Он нам сообщил много интересного вообще, полезного для нашей работы и примирил с автором. Михаил Михайлович считал, что у Шекспира вечным являются стихи, а прозаический текст рождался импровизационно, постоянно менялся и в результате дошедший до нас и канонизированный вариант мог быть не самым лучшим. Он, например, считал, что фраза «Шестерка лошадей, запряженная цугом, не вытянет у меня тайны, кого я люблю» могла быть сказана исполнителем роли Лаунса в результате того, что на данном спектакле присутствовал некто, приехавший на шестерке, запряженной цугом, что казалось явлением неординарным. Зал это обсуждал — и в устах актера фраза звучала злободневно, высмеивала конкретный факт — и только потому смешно. Что касается «баранины в кружевах», в те времена, оказывается, так называли представительниц самой древней профессии, — поди знай! Сейчас для нас это неведомо и посему, опять же, не может быть смешно. Тем более что уже тогда назревал дефицит баранины! Не до смеха.

Мих. Мих. рекомендовал опустить непонятное и поощрил импровизацию. Мы последовали совету, выбросили все, что нам не было понятно, и стали репетировать по-новому… но скука по-прежнему цвета не меняла, оставалась зеленой.

Вот тогда родилась идея некоторого литературного оформления нашей импровизации и возникла кандидатура Эрдмана.

Николая Робертовича я знал только по его произведениям. «Мандат» я видел на сцене, о «Самоубийце» только слышал, а когда прочитал — был покорен этим произведением и сразу же мысленно сравнил автора с Гоголем, и, как потом выяснилось, не только мне приходила такая мысль.

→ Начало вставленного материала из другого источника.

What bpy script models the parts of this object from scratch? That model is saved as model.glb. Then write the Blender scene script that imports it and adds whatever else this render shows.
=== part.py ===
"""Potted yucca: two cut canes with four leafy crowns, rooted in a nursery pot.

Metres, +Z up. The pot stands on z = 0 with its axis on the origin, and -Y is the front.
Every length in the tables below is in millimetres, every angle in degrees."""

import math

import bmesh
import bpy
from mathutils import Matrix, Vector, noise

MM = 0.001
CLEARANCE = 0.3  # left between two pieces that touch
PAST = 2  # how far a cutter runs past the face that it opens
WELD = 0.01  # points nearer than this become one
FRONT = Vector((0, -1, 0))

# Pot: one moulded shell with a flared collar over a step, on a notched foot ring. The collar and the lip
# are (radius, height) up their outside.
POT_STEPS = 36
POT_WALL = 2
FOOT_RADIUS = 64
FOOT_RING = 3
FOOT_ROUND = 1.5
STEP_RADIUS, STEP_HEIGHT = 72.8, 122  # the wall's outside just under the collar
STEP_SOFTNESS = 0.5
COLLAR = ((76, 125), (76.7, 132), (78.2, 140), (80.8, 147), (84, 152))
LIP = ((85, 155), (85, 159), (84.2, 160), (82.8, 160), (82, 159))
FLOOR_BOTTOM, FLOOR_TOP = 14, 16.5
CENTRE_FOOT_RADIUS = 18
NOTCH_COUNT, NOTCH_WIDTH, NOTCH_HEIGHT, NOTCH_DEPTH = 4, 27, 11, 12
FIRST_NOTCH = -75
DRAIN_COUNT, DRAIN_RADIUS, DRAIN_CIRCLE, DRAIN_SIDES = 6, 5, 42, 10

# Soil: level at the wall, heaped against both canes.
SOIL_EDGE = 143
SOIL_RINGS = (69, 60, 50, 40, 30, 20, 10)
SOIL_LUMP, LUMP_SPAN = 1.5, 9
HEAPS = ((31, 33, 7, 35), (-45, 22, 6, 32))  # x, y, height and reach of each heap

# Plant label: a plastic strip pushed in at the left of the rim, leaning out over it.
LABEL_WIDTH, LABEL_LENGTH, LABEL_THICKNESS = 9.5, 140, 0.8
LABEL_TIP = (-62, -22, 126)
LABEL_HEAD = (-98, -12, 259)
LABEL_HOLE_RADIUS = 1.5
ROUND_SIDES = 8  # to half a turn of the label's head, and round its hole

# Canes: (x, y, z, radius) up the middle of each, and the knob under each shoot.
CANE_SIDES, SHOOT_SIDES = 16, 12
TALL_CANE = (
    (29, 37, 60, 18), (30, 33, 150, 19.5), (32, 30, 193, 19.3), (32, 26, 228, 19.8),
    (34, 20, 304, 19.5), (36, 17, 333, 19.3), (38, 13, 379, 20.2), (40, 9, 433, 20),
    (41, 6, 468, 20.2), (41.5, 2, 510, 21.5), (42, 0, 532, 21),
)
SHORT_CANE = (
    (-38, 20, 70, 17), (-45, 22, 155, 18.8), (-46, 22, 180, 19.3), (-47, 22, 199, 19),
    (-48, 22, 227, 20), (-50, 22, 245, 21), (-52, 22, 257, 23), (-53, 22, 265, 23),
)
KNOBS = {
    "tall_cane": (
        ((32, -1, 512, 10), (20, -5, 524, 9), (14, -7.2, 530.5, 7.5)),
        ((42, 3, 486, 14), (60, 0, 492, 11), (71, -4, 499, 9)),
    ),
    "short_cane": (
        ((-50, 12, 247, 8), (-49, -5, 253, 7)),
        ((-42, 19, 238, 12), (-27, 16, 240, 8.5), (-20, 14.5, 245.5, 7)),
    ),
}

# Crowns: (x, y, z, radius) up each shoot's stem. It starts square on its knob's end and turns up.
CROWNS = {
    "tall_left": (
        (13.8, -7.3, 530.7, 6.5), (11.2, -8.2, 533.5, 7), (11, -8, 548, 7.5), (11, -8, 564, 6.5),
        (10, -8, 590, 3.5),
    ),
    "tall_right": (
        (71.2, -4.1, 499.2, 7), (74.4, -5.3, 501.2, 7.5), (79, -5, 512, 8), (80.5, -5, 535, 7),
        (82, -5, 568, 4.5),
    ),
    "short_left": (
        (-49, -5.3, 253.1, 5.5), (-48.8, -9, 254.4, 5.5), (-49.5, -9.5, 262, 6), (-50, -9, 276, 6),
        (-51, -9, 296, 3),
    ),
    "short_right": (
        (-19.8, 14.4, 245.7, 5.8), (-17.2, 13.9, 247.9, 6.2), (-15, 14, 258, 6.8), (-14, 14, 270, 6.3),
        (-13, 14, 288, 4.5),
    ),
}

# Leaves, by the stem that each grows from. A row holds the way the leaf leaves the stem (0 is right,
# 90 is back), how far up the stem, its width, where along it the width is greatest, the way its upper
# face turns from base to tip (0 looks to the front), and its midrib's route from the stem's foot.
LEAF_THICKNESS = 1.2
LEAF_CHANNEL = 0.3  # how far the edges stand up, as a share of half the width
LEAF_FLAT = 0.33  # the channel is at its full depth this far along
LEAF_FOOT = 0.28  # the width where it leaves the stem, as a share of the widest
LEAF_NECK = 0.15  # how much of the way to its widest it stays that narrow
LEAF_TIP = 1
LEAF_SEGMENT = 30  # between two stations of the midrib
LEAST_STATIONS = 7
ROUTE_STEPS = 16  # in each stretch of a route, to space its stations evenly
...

Мейерхольд считал, что «основная линия русской драматургии — Гоголь, Сухово-Кабылин — найдет свое блестящее продолжение в творчестве Николая Эрдмана». Так же считал Станиславский и продолжали считать многие.

К глубокому сожалению, обстоятельствам было угодно иначе распорядиться судьбою как самого Эрдмана, так и его прорицателя.

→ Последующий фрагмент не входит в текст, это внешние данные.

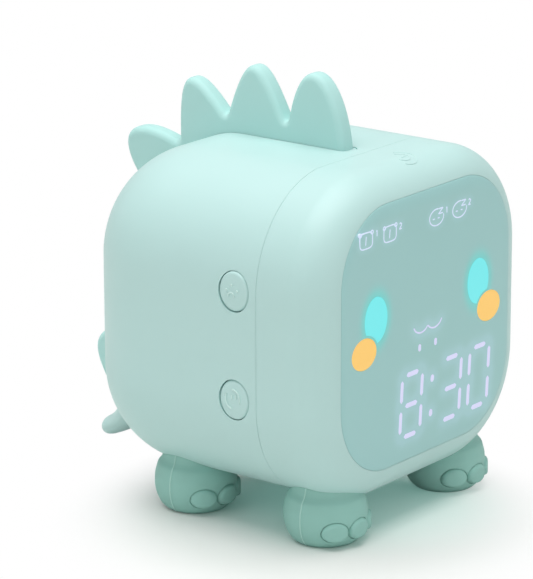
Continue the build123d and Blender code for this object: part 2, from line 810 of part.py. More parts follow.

В начале тридцатых годов, когда «Мандат» блестяще шел на сцене Театра Мейерхольда, а «Самоубийца» репетировался во МХАТе, когда автору, так блестяще стартовавшему, едва минуло тридцать — для драматурга возраст детский, — когда от него ждали многого, и для этого были основания — он был полон сил, энергии, успех вдохновлял его, — именно в это время он был арестован, сослан и вернуться к былым высотам творчества уже не смог. Он был сломлен. Писал сценарии, опереточные либретто, говорил, что пишет пьесу, но, как потом выяснилось, ее не писал. Условия не позволяли писать правду, а лгать он не мог. Обещал, сам, может быть, верил в то, что напишет, но не написал.

Все это выяснилось потом, а к моменту нашей встречи он был овеян своей прежней славой. Возвращение из ссылки предполагало и духовное освобождение, сулило новый творческий взлет, делало фигуру Эрдмана загадочной, перспективной в театральных кругах, мы с нетерпением ждали встречи.

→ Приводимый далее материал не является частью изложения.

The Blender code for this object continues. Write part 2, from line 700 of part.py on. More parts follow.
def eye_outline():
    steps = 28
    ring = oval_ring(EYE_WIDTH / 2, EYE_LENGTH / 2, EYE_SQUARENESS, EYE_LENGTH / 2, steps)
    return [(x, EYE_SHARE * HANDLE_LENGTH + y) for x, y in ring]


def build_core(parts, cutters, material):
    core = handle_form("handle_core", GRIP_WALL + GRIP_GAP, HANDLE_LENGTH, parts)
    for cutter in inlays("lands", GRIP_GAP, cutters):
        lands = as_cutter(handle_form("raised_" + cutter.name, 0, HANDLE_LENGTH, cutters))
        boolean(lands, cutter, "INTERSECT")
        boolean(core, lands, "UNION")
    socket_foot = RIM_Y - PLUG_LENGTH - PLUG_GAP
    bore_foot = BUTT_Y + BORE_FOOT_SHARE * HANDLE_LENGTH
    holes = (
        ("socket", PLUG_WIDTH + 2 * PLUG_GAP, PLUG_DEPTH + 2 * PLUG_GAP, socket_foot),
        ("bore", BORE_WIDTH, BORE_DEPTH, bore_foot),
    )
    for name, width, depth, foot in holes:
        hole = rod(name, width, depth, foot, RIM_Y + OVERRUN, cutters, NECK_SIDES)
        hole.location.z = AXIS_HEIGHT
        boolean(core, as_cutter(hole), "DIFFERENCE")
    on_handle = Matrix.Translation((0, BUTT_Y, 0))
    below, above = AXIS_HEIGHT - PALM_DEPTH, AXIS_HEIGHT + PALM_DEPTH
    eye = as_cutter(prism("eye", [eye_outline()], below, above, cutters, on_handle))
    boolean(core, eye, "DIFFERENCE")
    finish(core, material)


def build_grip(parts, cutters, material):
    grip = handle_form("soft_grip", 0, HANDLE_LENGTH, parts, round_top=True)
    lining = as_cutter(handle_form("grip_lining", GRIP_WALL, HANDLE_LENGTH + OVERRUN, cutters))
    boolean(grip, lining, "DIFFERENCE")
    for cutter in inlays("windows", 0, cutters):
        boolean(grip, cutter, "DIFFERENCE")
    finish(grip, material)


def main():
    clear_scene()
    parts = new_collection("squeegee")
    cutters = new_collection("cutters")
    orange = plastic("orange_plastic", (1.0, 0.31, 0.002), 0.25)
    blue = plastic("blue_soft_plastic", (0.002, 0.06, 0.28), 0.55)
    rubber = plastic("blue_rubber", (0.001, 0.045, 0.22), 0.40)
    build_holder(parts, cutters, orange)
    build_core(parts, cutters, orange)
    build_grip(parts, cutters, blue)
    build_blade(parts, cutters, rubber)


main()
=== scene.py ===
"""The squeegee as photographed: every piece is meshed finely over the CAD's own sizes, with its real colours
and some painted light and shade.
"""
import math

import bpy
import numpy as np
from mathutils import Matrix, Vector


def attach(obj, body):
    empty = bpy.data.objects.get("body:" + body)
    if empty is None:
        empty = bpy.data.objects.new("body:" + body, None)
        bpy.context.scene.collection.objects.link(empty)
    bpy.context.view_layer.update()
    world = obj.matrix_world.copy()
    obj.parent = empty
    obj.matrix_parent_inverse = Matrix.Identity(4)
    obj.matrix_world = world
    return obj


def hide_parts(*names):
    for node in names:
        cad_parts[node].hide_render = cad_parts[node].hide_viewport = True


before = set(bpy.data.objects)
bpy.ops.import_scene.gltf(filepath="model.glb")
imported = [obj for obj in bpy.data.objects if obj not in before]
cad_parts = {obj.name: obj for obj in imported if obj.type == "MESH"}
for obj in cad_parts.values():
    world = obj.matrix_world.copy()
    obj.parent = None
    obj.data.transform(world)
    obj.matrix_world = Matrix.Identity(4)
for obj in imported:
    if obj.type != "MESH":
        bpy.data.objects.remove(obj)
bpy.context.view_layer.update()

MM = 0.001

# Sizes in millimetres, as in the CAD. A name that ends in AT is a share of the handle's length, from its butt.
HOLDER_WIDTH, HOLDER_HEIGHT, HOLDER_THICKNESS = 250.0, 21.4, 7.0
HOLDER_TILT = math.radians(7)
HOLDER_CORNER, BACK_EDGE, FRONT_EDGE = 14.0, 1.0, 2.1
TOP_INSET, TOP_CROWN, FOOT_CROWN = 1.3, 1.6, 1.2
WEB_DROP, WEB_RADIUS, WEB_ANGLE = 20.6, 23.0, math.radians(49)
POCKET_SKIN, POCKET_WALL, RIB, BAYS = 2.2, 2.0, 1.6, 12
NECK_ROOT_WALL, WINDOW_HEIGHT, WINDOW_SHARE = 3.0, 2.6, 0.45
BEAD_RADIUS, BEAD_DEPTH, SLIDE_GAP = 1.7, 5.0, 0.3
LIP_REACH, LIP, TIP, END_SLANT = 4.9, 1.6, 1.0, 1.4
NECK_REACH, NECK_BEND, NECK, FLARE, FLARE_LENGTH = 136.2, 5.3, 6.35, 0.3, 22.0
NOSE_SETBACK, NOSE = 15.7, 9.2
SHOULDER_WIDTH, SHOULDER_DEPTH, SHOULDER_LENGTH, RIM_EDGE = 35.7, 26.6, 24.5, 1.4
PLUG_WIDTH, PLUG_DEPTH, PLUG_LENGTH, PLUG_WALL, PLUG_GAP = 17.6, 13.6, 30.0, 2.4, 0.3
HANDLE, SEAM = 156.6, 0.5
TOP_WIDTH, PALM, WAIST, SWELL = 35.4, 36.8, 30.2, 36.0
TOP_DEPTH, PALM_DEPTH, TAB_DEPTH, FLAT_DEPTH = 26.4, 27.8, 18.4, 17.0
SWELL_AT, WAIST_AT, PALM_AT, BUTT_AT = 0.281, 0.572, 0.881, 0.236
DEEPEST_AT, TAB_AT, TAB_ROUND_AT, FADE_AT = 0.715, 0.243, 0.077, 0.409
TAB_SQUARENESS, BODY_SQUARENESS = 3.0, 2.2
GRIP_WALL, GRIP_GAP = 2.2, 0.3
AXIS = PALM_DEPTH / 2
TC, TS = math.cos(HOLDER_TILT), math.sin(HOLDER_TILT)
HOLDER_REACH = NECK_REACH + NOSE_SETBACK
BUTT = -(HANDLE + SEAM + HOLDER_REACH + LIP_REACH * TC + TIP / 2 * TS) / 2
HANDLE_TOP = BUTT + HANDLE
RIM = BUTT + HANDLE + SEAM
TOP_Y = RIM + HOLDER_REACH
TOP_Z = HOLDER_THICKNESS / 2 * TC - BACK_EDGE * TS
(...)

Наступил день, когда Николай Робертович явился.

Элегантный, непроницаемый, он попросил показать ему, что у нас наработано. Внимательно, без выражения чего-либо на лице смотрел на наши потуги. Не сказал ни единого слова по существу увиденного, выразил согласие нам помочь и удалился, оставив впечатление человека замкнутого, едкого, чопорного, без улыбок, сантиментов и лишних слов. Через неделю он принес нам интермедии и сказал, что прочтет их сам. Мы расселись, притихшие, он начал читать. Абсолютно серьезно, без каких-либо признаков комедии, точно, не торопясь донося экспозицию, подводил к репризе. Поначалу было некоторое недоумение, не было смешно. Но Николай Робертович прекрасно знал законы смешного и, не смущаясь отсутствием реакций, продолжал чтение, постепенно раскрывая характеры и вовлекая в сферу действия. Вскоре начали появляться улыбки, отдельные смешки, и закончил он под гомерический хохот всех присутствующих. Интермедии были написаны замечательно и прочитаны блестяще.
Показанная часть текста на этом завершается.